BEGIN RAW DATA

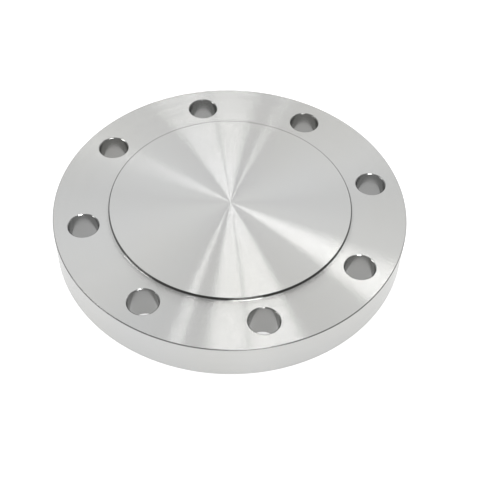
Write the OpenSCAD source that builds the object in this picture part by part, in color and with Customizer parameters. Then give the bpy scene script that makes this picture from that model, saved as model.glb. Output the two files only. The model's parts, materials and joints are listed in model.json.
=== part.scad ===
// Raised-face blind flange: a solid round plate that bolts over the end of a pipe.
// It is forged and turned in one piece, so the raised face is part of the plate.
// The origin is the centre of the flat back face, and +Z points out of the raised
// face. The bolt holes straddle the X and Y axes.

/* [Plate] */
// Outside diameter
outside_d = 228.6; // [226:0.1:245]
// Thickness of the plate below its raised face
plate_t = 25.3; // [16:0.1:40]
// Width and depth of the chamfers on the rim's two edges
rim_chamfer = 0.5; // [0.2:0.1:2]

/* [Raised face] */
// Diameter of the raised sealing face
raised_face_d = 157.2; // [120:0.1:160]
// Height of the raised face above the plate
raised_face_h = 2; // [2:0.1:7]
// Width and depth of the break on the raised face's edge
raised_face_break = 0.3; // [0.1:0.1:0.6]
// Radius that the turning tool's nose leaves at the foot of the raised face
step_fillet_r = 1; // [0.2:0.1:1.2]
// Diameter of the mark that the facing tool leaves at the centre
centre_mark_d = 3; // [1:0.5:8]
// Depth of the centre mark
centre_mark_depth = 0.15; // [0.05:0.05:0.5]

/* [Bolt holes] */
// Number of bolt holes
bolt_count = 8; // [4:1:16]
// Diameter of the circle through the bolt holes' centres
bolt_circle_d = 190.5; // [186:0.1:196]
// Diameter of each bolt hole
bolt_hole_d = 19.05; // [14:0.05:22]
// Width and depth of the chamfer on both mouths of each bolt hole
hole_chamfer = 0.6; // [0.1:0.1:1.2]

/* [Smoothness] */
// Sides on the plate's circles
plate_sides = 240; // [60:12:360]
// Sides on each bolt hole's circles
hole_sides = 72; // [24:12:120]

/* [Hidden] */
steel = [0.77, 0.77, 0.75];
outside_r = outside_d / 2;
raised_face_r = raised_face_d / 2;
total_t = plate_t + raised_face_h;
bolt_hole_r = bolt_hole_d / 2;
bolt_step = 360 / bolt_count;
// How far each hole's cutter runs past the two faces that it pierces
cutter_overrun = 1;
// Straight pieces along the fillet's quarter circle
fillet_steps = 6;

// Hollow quarter circle from the plate's top up to the side of the raised face
step_fillet = [
    for (i = [0:fillet_steps])
        let (angle = 270 - 90 * i / fillet_steps)
            [
                raised_face_r + step_fillet_r * (1 + cos(angle)),
                plate_t + step_fillet_r * (1 + sin(angle))
            ]
];

// Plate and raised face, turned as one body: half of its section, spun about Z
module turned_plate() {
    rotate_extrude($fn = plate_sides)
        polygon([
            [0, 0],
            [outside_r - rim_chamfer, 0],
            [outside_r, rim_chamfer],
            [outside_r, plate_t - rim_chamfer],
            [outside_r - rim_chamfer, plate_t],
            each step_fillet,
            [raised_face_r, total_t - raised_face_break],
            [raised_face_r - raised_face_break, total_t],
            [centre_mark_d / 2, total_t],
            [0, total_t - centre_mark_depth],
        ]);
}

// Chamfer at a hole's mouth: a cone that widens upwards through the face at z = 0
module mouth_cone() {
    translate([0, 0, -hole_chamfer])
        cylinder(
            h = hole_chamfer + cutter_overrun,
            r1 = bolt_hole_r,
            r2 = bolt_hole_r + hole_chamfer + cutter_overrun,
            $fn = hole_sides
        );
}

// One bolt hole through the plate, chamfered at both mouths
module bolt_hole() {
    translate([0, 0, -cutter_overrun])
        cylinder(h = plate_t + 2 * cutter_overrun, r = bolt_hole_r, $fn = hole_sides);
    translate([0, 0, plate_t]) mouth_cone();
    mirror([0, 0, 1]) mouth_cone();
}

// The whole flange
module blind_flange() {
    color(steel)
        difference() {
            turned_plate();
            for (i = [0:bolt_count - 1])
                rotate([0, 0, (i + 0.5) * bolt_step])
                    translate([bolt_circle_d / 2, 0, 0])
                        bolt_hole();
        }
}

blind_flange();
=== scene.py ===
# A raised-face blind flange, turned from stainless steel, lying on a white table in soft studio light.
import json
import math

import bmesh
import bpy
from mathutils import Matrix, Vector


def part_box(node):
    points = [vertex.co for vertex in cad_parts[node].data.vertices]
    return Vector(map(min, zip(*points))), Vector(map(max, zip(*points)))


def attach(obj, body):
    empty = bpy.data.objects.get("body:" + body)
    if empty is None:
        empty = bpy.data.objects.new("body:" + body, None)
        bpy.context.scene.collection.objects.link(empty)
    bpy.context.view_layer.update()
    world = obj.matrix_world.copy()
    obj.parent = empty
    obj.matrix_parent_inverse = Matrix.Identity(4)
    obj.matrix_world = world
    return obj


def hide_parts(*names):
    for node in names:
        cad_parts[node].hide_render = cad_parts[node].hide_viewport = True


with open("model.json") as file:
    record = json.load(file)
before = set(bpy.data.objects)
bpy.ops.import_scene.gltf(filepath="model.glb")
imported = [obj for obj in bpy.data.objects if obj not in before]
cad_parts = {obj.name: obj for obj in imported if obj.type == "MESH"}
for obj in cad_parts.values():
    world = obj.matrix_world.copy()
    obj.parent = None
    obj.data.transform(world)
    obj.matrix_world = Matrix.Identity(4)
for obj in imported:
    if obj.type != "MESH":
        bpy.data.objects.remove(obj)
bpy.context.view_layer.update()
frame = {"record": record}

# ---- Sizes, in metres. The frame gives the outside and the bolt holes; the rest are the CAD model's. ----
MM = 0.001
NODE = "blind_flange"
_, node_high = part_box(NODE)
bolt_circle = next(m for m in frame["record"]["mounts"] if m["name"] == "bolt_circle")["dims"]

OUTSIDE_R = node_high.x
TOTAL_T = node_high.z
RAISED_FACE_H = 2.0 * MM
RAISED_FACE_R = 78.6 * MM
PLATE_T = TOTAL_T - RAISED_FACE_H
BOLT_COUNT = bolt_circle["count"]
BOLT_CIRCLE_R = bolt_circle["pcd_mm"] / 2 * MM
BOLT_HOLE_R = bolt_circle["hole_r_mm"] * MM

RIM_CHAMFER = 0.5 * MM
HOLE_CHAMFER = 0.6 * MM
FACE_BREAK = 0.3 * MM       # width of the break on the raised face's edge
STEP_FILLET = 1.0 * MM      # left by the tool's nose at the foot of the raised face
CENTRE_MARK_R = 1.5 * MM
CENTRE_MARK_DEPTH = 0.15 * MM
# These four are the mesh's own.
EDGE_ROUND = 0.15 * MM      # how far the corners of the chamfers are eased
BREAK_ROUND = 0.1 * MM      # and those of the raised face's break
SHOULDER = 3 * EDGE_ROUND   # from a chamfer to the first ring on the flat or wall beside it
FOOT = 1.5 * STEP_FILLET    # from the raised face's side to the first ring on the plate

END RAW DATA

WHAT TO PRODUCE
Copy out exactly the lines running from the one with "The whole flange" to the one with "obj.matrix_parent_inverse = Matrix.Identity(4)", including both ends, and nothing more.

FINAL RESULT
// The whole flange
module blind_flange() {
    color(steel)
        difference() {
            turned_plate();
            for (i = [0:bolt_count - 1])
                rotate([0, 0, (i + 0.5) * bolt_step])
                    translate([bolt_circle_d / 2, 0, 0])
                        bolt_hole();
        }
}

blind_flange();
=== scene.py ===
# A raised-face blind flange, turned from stainless steel, lying on a white table in soft studio light.
import json
import math

import bmesh
import bpy
from mathutils import Matrix, Vector


def part_box(node):
    points = [vertex.co for vertex in cad_parts[node].data.vertices]
    return Vector(map(min, zip(*points))), Vector(map(max, zip(*points)))


def attach(obj, body):
    empty = bpy.data.objects.get("body:" + body)
    if empty is None:
        empty = bpy.data.objects.new("body:" + body, None)
        bpy.context.scene.collection.objects.link(empty)
    bpy.context.view_layer.update()
    world = obj.matrix_world.copy()
    obj.parent = empty
    obj.matrix_parent_inverse = Matrix.Identity(4)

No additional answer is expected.